Section 3 of the article Bayes' theorem should be read in conjunction with this section.

#### 5.3.1 Subjectivism

Bruno de Finetti (1906–1985) is the founder of modern subjectivism in probability and induction. He was a mathematician by training and inclination, and he typically writes in a sophisticated mathematical idiom that can discourage the mathematically naïve reader. In fact, the deep and general principles of de Finetti's theory, and in particular the structure of the powerful representation theorem, can be expressed in largely non-technical language with the aid of a few simple arithmetical principles. De Finetti himself insists that “questions of principle relating to the significance and value of probability [should] cease to be isolated in a particular branch of mathematics and take on the importance of fundamental epistemological problems,” (de Finetti 1964, 99) and he begins the first chapter of the monumental “Foresight” by inviting the reader to “consider the notion of probability as it is conceived by us in everyday life” (de Finetti 1964, 100).

Subjectivism in probability identifies probability with strength of belief. Hume was in this respect a subjectivist: He held that strength of belief in a proposition was the proportion of assertive force that the mind devoted to the proposition. He illustrates this with the famous example of a six-sided die (Hume 1888, 127–130), four faces of which bear one mark and the other two faces of which bear another mark. If we see the die in the air, he says, we can't avoid anticipating that it will land with some face upwards, nor can we anticipate any one face landing up. In consequence the mind divides its force of anticipation equally among the faces and conflates the force directed to faces with the same mark. This is what constitutes a belief of strength 2/3 that the die will land with one mark up, and 1/3 that it will land with the other mark up.

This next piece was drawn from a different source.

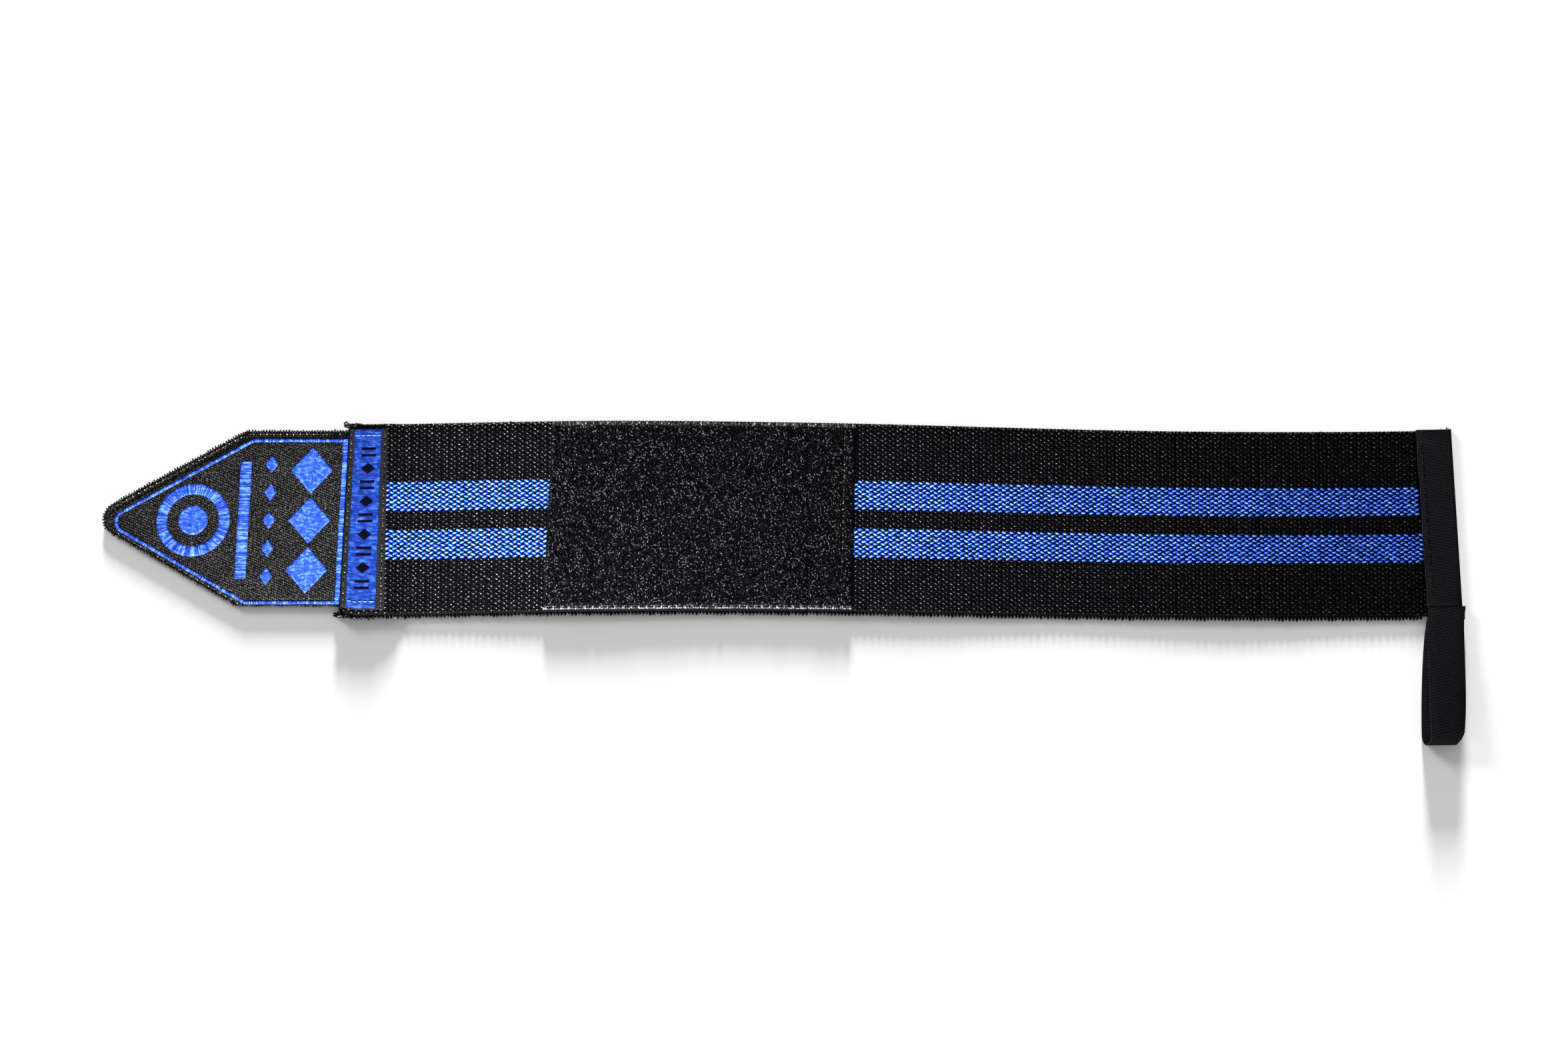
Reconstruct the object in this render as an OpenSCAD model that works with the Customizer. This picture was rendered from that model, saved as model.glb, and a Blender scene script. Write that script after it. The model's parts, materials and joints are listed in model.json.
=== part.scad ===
// Elastic hand wrap with a hook tab, a loop-pile patch and a thumb loop, lying flat.
// Millimetres, +Z up. +X runs along the band from the tab to the thumb loop, -Y is the loop's side.
// The band bends at narrow hinge gaps, all parallel to Y, whose axes lie in the band's top face.

/* [Band] */
// Length of the elastic from the tab seam to the end binding's edge
band_l = 453.4; // [430:0.2:500]
// Width of the woven body, without the picot edge
band_w = 75.2; // [70:0.2:90]
// Thickness of the elastic
band_t = 2.4; // [2:0.1:3]
// How far the picot loops stand out of the lower edge
picot_l = 2.3; // [1:0.1:3]
// Distance from one picot loop to the next
picot_pitch = 1.45; // [1.2:0.05:3]
// Width of one blue stripe
stripe_w = 11.4; // [6:0.2:14]
// Distance between the two stripes
stripe_gap = 7.8; // [4:0.2:12]
// Black margin above the upper stripe
margin_top = 23; // [16:0.2:26]
// Number of rubber threads across the band
thread_n = 24; // [8:1:30]
// Diameter of one rubber thread
thread_d = 0.8; // [0.5:0.05:1]
// How far the folded hem at the tab end reaches
hem_l = 16.4; // [12:0.2:19]

/* [Loop-pile patch] */
// Distance from the tab seam to the patch's first hinge gap
patch_x = 79.4; // [70:0.2:90]
// Length of the stretch that the patch takes up, three hinge segments long
patch_l = 132; // [90:1:140]
// Height of the patch above the band
patch_h = 2.2; // [1.5:0.1:3]
// Width of the bare woven edge along each side of the patch
selvedge_w = 1.5; // [1:0.1:3]

/* [Tab] */
// Length of the tab, from its tip to the seam
tab_l = 99; // [80:0.1:110]
// Width of the tab
tab_w = 72.4; // [50:0.1:74]
// Length of the tab's parallel part
tab_straight_l = 43.9; // [30:0.1:55]
// Radius of the tab's tip
tip_r = 7.2; // [4:0.1:12]
// Height of the hooks under the tab
hook_h = 0.9; // [0.6:0.1:1.2]
// Thickness of the hook tape's base
hook_base_t = 1; // [0.8:0.1:1.5]
// How far the twill face stays inside the hook tape's edge
twill_inset = 3; // [2:0.1:5]
// Width of the satin outline
satin_w = 1.6; // [1:0.1:3]

/* [Label and cover] */
// Width of the cover panel along the band
cover_w = 17.1; // [16.9:0.1:17.3]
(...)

There are three evident difficulties with this account. First is
the unsatisfactory identification of belief with mental force, whether
divided or not. It is, outside of simple cases like the symmetrical
die, not at all evident that strength of feeling is correlated with
strength of belief; some of our strongest beliefs are, as Ramsey says
(Ramsey 1931, 169), accompanied by little or no feeling. Second, even
if is assumed that strength of feeling entails strength of belief, it
is a mystery why these strengths should be additive as Hume's example
requires. Finally, the principle according to which belief is
apportioned equally among exclusive and exhaustive alternatives is not
easy to justify. This is known as the *principle of
indifference*, and it leads to paradox if unrestricted. (See
interpretations of probability,
section 3.1.) The same situation may be partitioned into alternative
outcomes in different ways, leading to distinct partial beliefs. Thus
if a coin is to be tossed twice we may partition the outcomes as

2 Heads, 2 Tails, (Heads on 1 and Tails on 2), (Tails on 1 and Heads on 2)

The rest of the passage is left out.